Materials derived from relevant historical sources or original research are published on large folded pages accompanied by maps, engravings, and photographs from travelogues written in bygone centuries, and by architectural drawings of tent constructions and photographs depicting tent types of Türkmen nomads along with fieldwork results offering valuable data on the weaving culture of Türkmen nomads collected in the 20th century.
While Part I presents research results derived from historical sources and fieldwork, Part II provides insights into early photographic documentation of Central Asian nomadic life and new research results on its influence on 19th century art.
A discussion of recent Türkmen linguistical developments throws light onto the terminology and orthography denoting forms of weavings created for the Türkmen tent and those, used by the tribal “Eagle”-göl groups I, II, and III.
This contribution forms a contextual part to the following article offering a differentiation of Türkmen artifacts based on analyses of structures and of systems of ornament characterizing the surviving major and minor pile- and flatwoven items and tent bands made to equip the tenthold of the rare “Eagle”-göl groups I, II and III.
These Türkmen weavings appear to be among the earliest known to us today. The detailed comparison of their structure and ornament is accompanied by large plates, full scale depictions of the reverse of weavings, magnification of microscopic details, and structure tables recording all data in a synoptic presentation. Additionally, 13 large foldouts [entire length:13.00 m] reveal the extraordinary beauty of Türkmen tent bands in full size. These have been printed in a unique way, applying technology never previously used in the carpet literature, showing each warp and knot to emphasise that not all traces of nomadic life in the steppes of Central Asia have been washed away with the tides of time.

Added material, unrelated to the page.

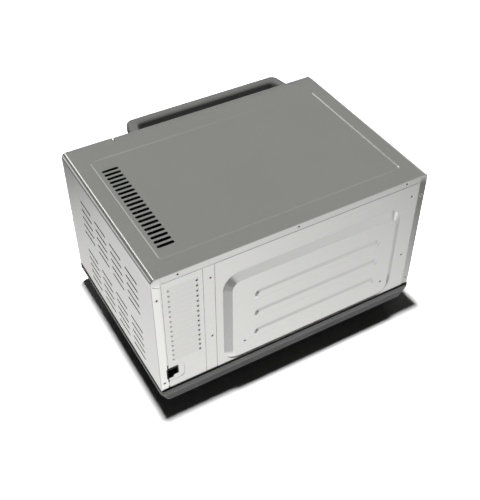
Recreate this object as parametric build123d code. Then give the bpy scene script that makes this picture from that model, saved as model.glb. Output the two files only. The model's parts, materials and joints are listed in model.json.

Opening this portfolio is like opening a time capsule, offering a glimpse onto cultural developments of past centuries in the steppes, providing impressions from a vanishing nomadic world full of fascinating artifacts revealing an extraordinarily high level of artistic quality in these surviving early works that open up new perspectives to a better understanding of the cultures of anonymous – although not nameless – Central Asian nomads, and partly replace their missing written words.